● Task statement
Up to and including the line with "turned form: the", reproduce the listing below exactly, beginning at its first line.

● Data extract
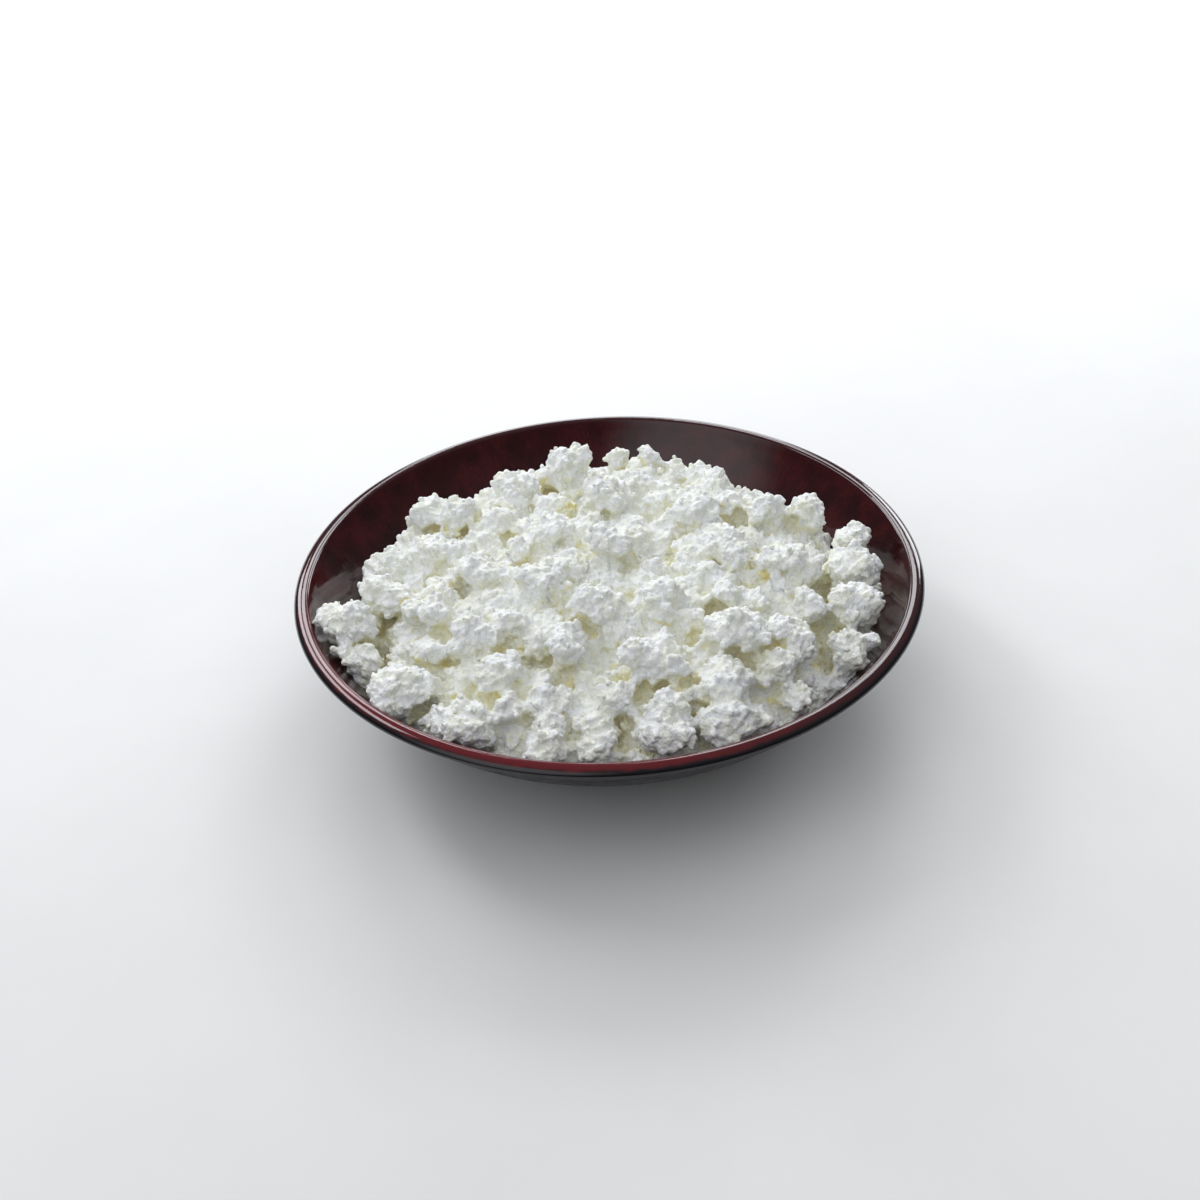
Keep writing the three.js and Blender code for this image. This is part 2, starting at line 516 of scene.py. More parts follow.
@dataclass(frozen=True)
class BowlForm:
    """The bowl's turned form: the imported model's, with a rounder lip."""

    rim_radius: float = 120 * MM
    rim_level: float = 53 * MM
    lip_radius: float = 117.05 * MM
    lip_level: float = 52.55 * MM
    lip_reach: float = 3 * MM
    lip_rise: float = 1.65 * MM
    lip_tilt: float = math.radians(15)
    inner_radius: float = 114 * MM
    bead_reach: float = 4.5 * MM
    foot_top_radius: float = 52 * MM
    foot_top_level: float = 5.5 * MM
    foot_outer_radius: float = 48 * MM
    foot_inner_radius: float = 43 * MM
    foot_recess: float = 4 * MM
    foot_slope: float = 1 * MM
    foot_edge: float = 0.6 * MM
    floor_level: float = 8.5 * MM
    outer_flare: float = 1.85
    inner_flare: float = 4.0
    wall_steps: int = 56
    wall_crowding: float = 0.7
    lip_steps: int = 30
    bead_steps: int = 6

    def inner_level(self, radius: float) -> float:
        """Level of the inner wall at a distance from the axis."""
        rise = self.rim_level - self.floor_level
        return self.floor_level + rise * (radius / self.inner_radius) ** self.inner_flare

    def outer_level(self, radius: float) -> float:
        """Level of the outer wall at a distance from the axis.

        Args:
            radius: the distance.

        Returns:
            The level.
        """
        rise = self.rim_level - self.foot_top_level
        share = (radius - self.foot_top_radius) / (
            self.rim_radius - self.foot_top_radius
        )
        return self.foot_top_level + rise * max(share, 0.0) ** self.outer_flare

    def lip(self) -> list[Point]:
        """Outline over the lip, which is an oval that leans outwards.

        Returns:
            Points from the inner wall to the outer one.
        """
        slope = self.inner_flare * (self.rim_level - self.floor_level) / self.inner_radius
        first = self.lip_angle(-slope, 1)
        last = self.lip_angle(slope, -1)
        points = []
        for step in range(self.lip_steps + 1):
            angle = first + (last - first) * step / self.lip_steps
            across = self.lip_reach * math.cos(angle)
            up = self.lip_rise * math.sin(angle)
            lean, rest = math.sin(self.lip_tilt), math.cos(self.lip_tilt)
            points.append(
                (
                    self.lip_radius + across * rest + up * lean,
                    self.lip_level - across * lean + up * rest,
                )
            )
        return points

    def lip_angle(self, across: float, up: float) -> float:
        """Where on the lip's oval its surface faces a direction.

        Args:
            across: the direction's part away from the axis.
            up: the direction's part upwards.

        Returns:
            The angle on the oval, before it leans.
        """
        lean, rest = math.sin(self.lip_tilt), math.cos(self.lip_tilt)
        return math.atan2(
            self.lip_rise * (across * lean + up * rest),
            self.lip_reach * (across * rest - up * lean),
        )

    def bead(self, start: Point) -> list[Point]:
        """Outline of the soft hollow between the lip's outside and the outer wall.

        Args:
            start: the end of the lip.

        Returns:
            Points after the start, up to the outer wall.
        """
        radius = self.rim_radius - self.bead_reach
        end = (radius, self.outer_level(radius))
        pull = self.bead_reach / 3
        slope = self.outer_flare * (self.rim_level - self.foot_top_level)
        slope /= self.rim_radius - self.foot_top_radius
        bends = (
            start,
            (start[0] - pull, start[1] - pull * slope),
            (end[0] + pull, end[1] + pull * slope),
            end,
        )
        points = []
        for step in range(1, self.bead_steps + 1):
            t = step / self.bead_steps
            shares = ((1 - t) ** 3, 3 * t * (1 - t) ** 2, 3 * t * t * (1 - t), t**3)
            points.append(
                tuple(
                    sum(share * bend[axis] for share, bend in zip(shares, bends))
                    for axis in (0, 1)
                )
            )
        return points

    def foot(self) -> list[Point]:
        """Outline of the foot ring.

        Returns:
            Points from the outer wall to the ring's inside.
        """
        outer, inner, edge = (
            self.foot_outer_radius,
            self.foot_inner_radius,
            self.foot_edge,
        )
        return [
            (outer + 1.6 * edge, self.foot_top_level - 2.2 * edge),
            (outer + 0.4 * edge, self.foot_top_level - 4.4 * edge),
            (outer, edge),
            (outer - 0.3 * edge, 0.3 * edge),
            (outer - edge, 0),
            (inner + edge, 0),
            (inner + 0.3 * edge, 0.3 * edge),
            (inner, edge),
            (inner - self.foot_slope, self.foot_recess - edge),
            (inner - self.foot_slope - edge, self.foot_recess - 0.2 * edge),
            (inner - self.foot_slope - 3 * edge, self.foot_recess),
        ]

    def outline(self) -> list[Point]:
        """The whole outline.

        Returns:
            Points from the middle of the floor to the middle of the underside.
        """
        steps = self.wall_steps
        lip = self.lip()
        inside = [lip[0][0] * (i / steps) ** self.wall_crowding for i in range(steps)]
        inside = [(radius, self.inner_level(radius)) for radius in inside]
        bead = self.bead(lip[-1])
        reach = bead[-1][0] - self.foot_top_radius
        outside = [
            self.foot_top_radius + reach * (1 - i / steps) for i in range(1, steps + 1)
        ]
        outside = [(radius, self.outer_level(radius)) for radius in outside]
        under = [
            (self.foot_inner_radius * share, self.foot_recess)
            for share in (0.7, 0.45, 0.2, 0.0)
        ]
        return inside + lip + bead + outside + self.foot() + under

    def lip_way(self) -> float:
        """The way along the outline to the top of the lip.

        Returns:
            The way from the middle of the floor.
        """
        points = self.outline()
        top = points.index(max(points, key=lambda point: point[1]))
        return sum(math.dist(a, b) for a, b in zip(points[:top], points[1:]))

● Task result
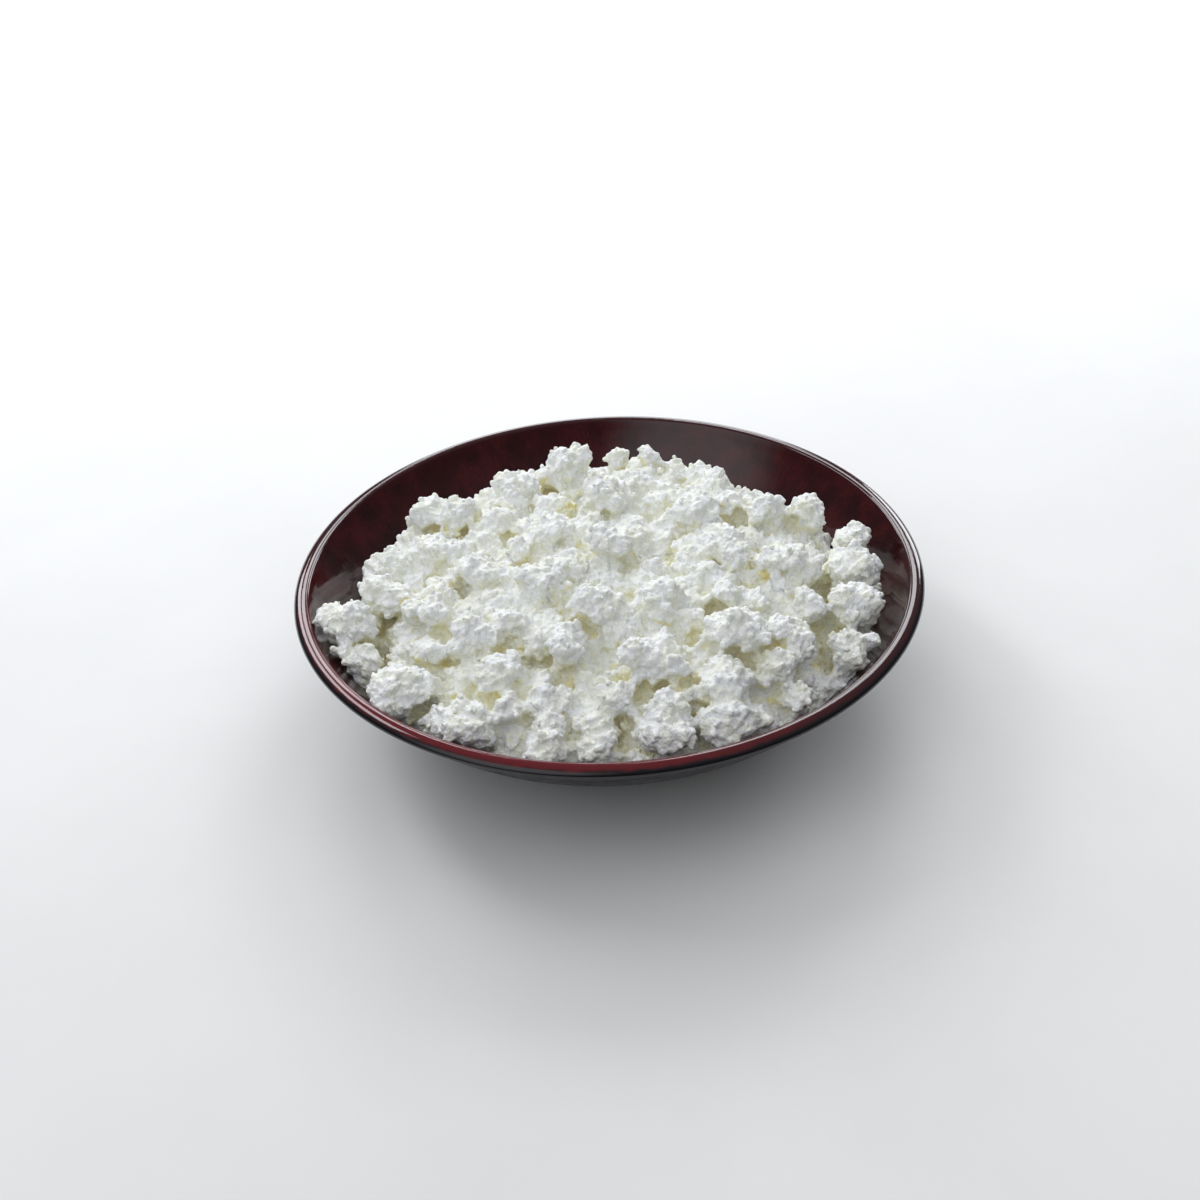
Keep writing the three.js and Blender code for this image. This is part 2, starting at line 516 of scene.py. More parts follow.
@dataclass(frozen=True)
class BowlForm:
    """The bowl's turned form: the imported model's, with a rounder lip."""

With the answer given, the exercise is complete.